The most recent review was conducted by former N.C. Gov. Jim Martin, who presented his results at a Dec. 20 UNC Board of Trustees special meeting. The report showed irregular classes in the department that dated back as far as 1997.

“It was like the chairman had a fiefdom and he was the king — and no one was looking at what the king was doing,” said panel member Jim Deal.

Not all board members were convinced by the panel’s report. Board member Burley Mitchell said the role of athletics advisers should be scrutinized more.

“You don’t wind up with 45 percent of the students in classes like this being drawn from 5 percent of the student body by random. They were guided,” he said, referring to the proportion of student athletes in 172 total anomalous courses found since fall 2001.

The report suggests academic counselors in the Academic Support Program for Student Athletes steered student athletes into courses during the periods under review — without knowing they were anomalous.
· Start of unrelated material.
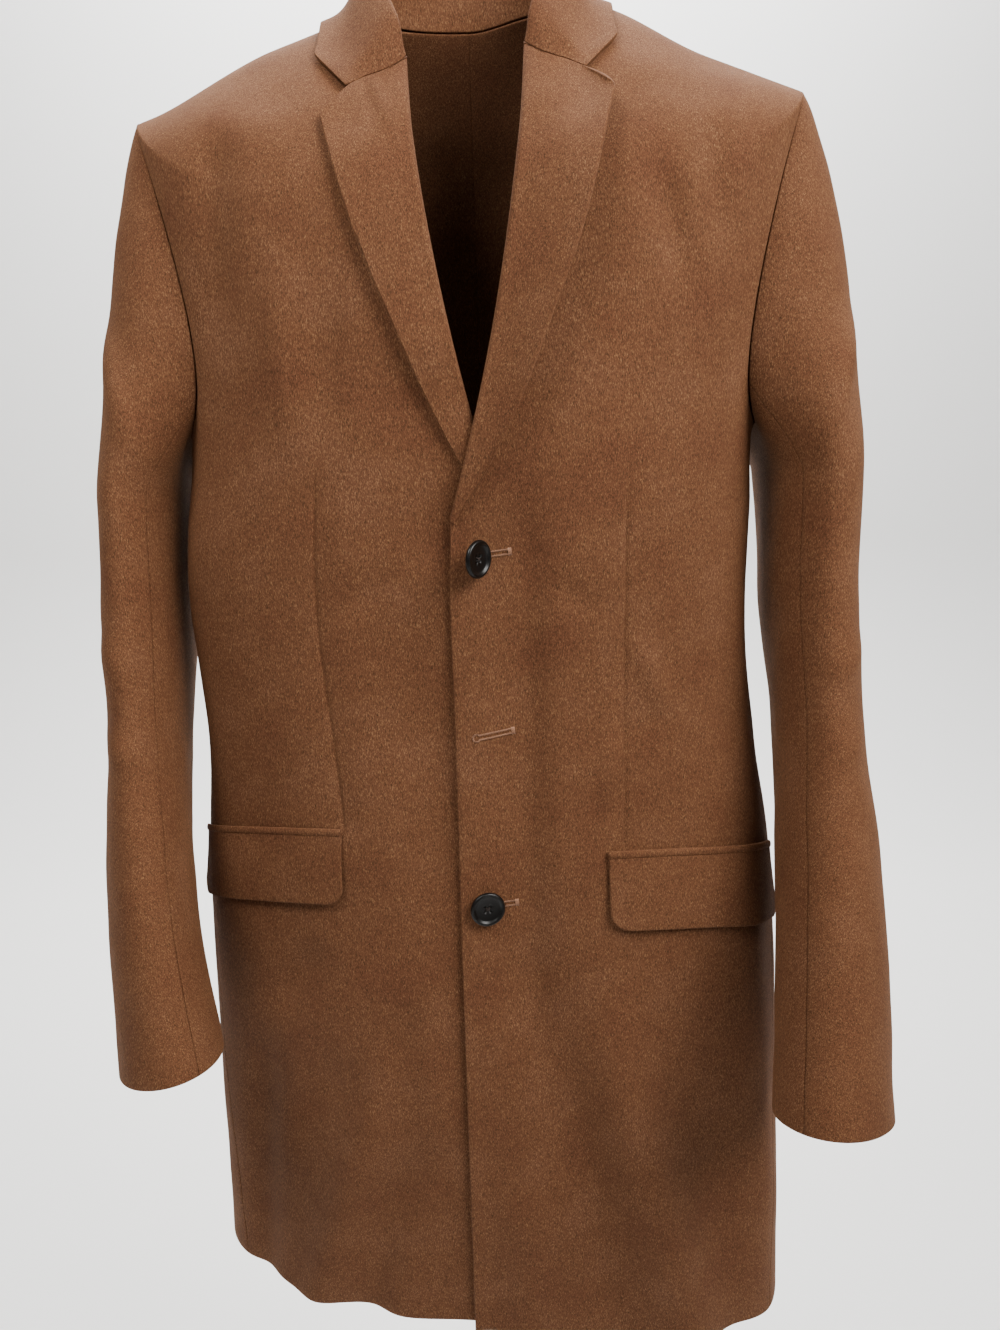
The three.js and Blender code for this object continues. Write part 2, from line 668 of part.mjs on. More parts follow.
for (const half of sides) {
  pocketStrip('pocket_jet', half, jetHeight / 2, -jetHeight / 2, false, onPanel);
  pocketStrip('pocket_flap', half, flapTop, flapTop - flapHeight, true, onPanel);
}

// The buttons: dished discs with a rim and four holes, on the centre line of the left front.
// The top one is pulled round by the cloth, so its rim touches on one side and it stands up on
// its shank of thread on the other.
const threadHoleRadius = 0.9;
const threadHoleSpacing = 2.6;
function buttonSolid() {
  const radius = buttonDiameter / 2;
  const profile = [
    [0, 0], [radius - 2.2, 0], [radius - 0.4, 1.2], [radius, 2.4], [radius - 0.9, buttonThickness],
    [radius - 2.6, buttonThickness - 0.3], [radius - 4, buttonThickness - 1.6], [0, buttonThickness - 1.9],
  ];
  const body = new THREE.LatheGeometry(profile.map(([r, h]) => new THREE.Vector2(r, h)), 28);
  body.rotateX(Math.PI / 2);
  let solid = solidOf(body);
  for (const [sx, sy] of [[1, 1], [1, -1], [-1, 1], [-1, -1]]) {
    const hole = new THREE.CylinderGeometry(threadHoleRadius, threadHoleRadius, 3 * buttonThickness, 10);
    hole.rotateX(Math.PI / 2);
    hole.translate((sx * threadHoleSpacing) / 2, (sy * threadHoleSpacing) / 2, buttonThickness / 2);
    solid = solid.subtract(solidOf(hole));
  }
  return solid;
}
const buttons = [
  { name: 'button_top', index: 0, x: -1, turned: 42, lift: 7.6 },
  { name: 'button_bottom', index: 2, x: 0, turned: 0, lift: layerGap },
];
for (const { name, index, x, turned: lean, lift } of buttons) {
  const geometry = geometryOf(buttonSolid());
  geometry.rotateY(radians(lean));
  geometry.applyMatrix4(frontFrame(x, firstButtonHeight - index * buttonSpacing, lift));
  group.add(meshOf(name, horn, geometry));
}

export default group;
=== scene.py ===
# %% [markdown]
# A man's single-breasted wool overcoat, filled out as if worn, with nobody inside it.
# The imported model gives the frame: metres, +Z up, the coat faces -Y, +X is the wearer's left,
# and the origin is the nape. Each cloth piece is made again here from the same surfaces as
# the model, much finer, with folds, rolled edges, seams and stitches, and stands for its node.

# %% Load the frame
import json
import math
import bpy
import numpy as np
from mathutils import Matrix, Vector

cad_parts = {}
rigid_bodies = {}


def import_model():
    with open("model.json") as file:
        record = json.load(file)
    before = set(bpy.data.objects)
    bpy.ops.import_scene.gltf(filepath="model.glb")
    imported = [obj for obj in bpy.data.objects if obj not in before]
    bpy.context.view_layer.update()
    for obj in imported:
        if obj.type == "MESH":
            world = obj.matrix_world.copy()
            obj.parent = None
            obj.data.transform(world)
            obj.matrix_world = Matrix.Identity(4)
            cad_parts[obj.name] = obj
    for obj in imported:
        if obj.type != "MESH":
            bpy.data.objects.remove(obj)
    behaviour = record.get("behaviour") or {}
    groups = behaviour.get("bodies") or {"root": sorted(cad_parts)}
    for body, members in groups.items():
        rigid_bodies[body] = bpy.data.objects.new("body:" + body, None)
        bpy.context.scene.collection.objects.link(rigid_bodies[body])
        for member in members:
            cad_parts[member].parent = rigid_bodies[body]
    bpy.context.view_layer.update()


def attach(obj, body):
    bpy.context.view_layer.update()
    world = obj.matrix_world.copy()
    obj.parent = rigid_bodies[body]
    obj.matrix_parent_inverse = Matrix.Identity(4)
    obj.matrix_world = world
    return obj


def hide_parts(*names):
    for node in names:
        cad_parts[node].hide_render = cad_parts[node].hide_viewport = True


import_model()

# %% [markdown]
# A coat is drafted from a few body measurements. Here they are rings round the trunk, from
# the neck seam to the hem, in millimetres: the height at the front, the side and the back,
# the half width, and the depth in front of and behind the ring's centre.

# %% The measurements of the coat
MM = 0.001


def table(names, rows):
    """Rows of numbers as one array for each named column."""
    return {name: np.array(values, float) for name, values in zip(names.split(), zip(*rows))}


BODY = table("front side back half fore aft centre_y", [
    (-66, -3, 0, 66, 62, 53, -5),
    (-98, -31, -55, 148, 86, 76, -3),
    (-150, -57, -125, 226, 105, 92, 0),
    (-262, -262, -262, 201, 112, 97, -5),
    (-340, -340, -340, 199, 109, 92, -9),
    (-430, -430, -430, 199, 104, 86, -12),
    (-520, -520, -520, 210, 105, 92, -14),
    (-600, -600, -600, 222, 107, 100, -16),
    (-760, -760, -760, 231, 107, 106, -19),
    (-958, -958, -956, 237, 107, 108, -21),
])
# the rings are numbered from 0 at the neck to 9 at the hem
HEM_RING = 9.0
# a ring with squareness 2 is an ellipse, and a larger number makes it squarer
RING_SQUARENESS = 2.25
HEIGHT_FALLOFF = 1.4
# thickness of the cloth, gap at a seam and roundness of a cut edge, in mm
CLOTH = 2.0
SEAM_GAP = 0.3
RIM = 0.8

# the roll line runs from x, z at the neck to x, z at the break, and bellies out between them
ROLL_TOP = (38.0, -49.0)
ROLL_BREAK = (-17.0, -330.0)
ROLL_BELLY = 7.6
FRONT_OVERLAP = 19.0
LAPEL_EDGE = table("x z", [
    (90, -87), (79, -125), (64, -172), (46, -215), (26, -262), (4, -305), (-17, -334),
])
SIDE_SEAM = table("ring angle", [(3.1, 86), (5, 84), (7, 80), (7.6, 72), (9, 65)])
ARMHOLE = dict(top=2.0, bottom=3.12, front=29.0, rear=25.0, middle=90.0, squareness=0.6)
SHOULDER_END = 1.45
ARMHOLE_END = 3.35

SIDES = {
    "left": dict(side=1, hem_drop=10.0, pocket_z=-565.0, pocket_x=85.0, under=0),
    "right": dict(side=-1, hem_drop=5.0, pocket_z=-547.0, pocket_x=99.0, under=1),
}
HANG = {
    "left": dict(neck_rise=7.0, shoulder_drop=0.0, waist_fullness=0.0,
                 skirt_forward=24.0, skirt_drop=24.0),
    "right": dict(neck_rise=0.0, shoulder_drop=9.0, waist_fullness=14.0,
                  skirt_forward=-12.0, skirt_drop=3.0),
}
print("rings:", len(BODY["half"]), "from neck to hem")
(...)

But other board members, including David Young, said the recommendations in the report allayed their concerns. Recommendations include using technology to track suspicious clustering in courses and ensuring that student-athletes meet with nonathletic academic advisers annually.

“I’m not concerned from an athletic standpoint at all,” Young said. “But I am concerned that we fix the problems.”

Another concern that has emerged since the Martin Report relates to his finding that members of the Academic Support Program for Athletes previously approached members of the Faculty Athletics Committee about students taking questionable lecture courses and independent studies.

Martin said several members of the committee have since said they were never approached and were upset that Martin’s report implied they ignored these concerns.

Martin released a clarification on Feb. 5 which said he did not mean to imply committee members were aware of the issues prior to reports of anomalies, but in hindsight he might have “missed an opportunity for inquiring further.”

“We should have talked with more people, I admit that,” Martin said in an interview. “I guess after four months I was entitled to some haste, but that’s an error on our part.

“We should have gone into that more and found out if there was anybody that had a different view.”

Although Martin said his work is done, an investigation is still in progress by the State Bureau of Investigation, which should conclude by the end of this month.

Board Chairman Peter Hans said he will survey board members about the report and consider taking further action if the SBI report uncovers more wrongdoing.

Hunter Rawlings, president of the Association of American Universities, will also analyze the relationship between the University’s athletics and academics, though a time frame is unknown.

Yet no matter how many investigations are conducted, panel members acknowledged that some facts about how the scandal transpired might never be revealed.

“It is still difficult to comprehend why no one came forward effectively to identify and attempt to stop this past academic misconduct,” the panel report states. “It is frustrating that we may never know.”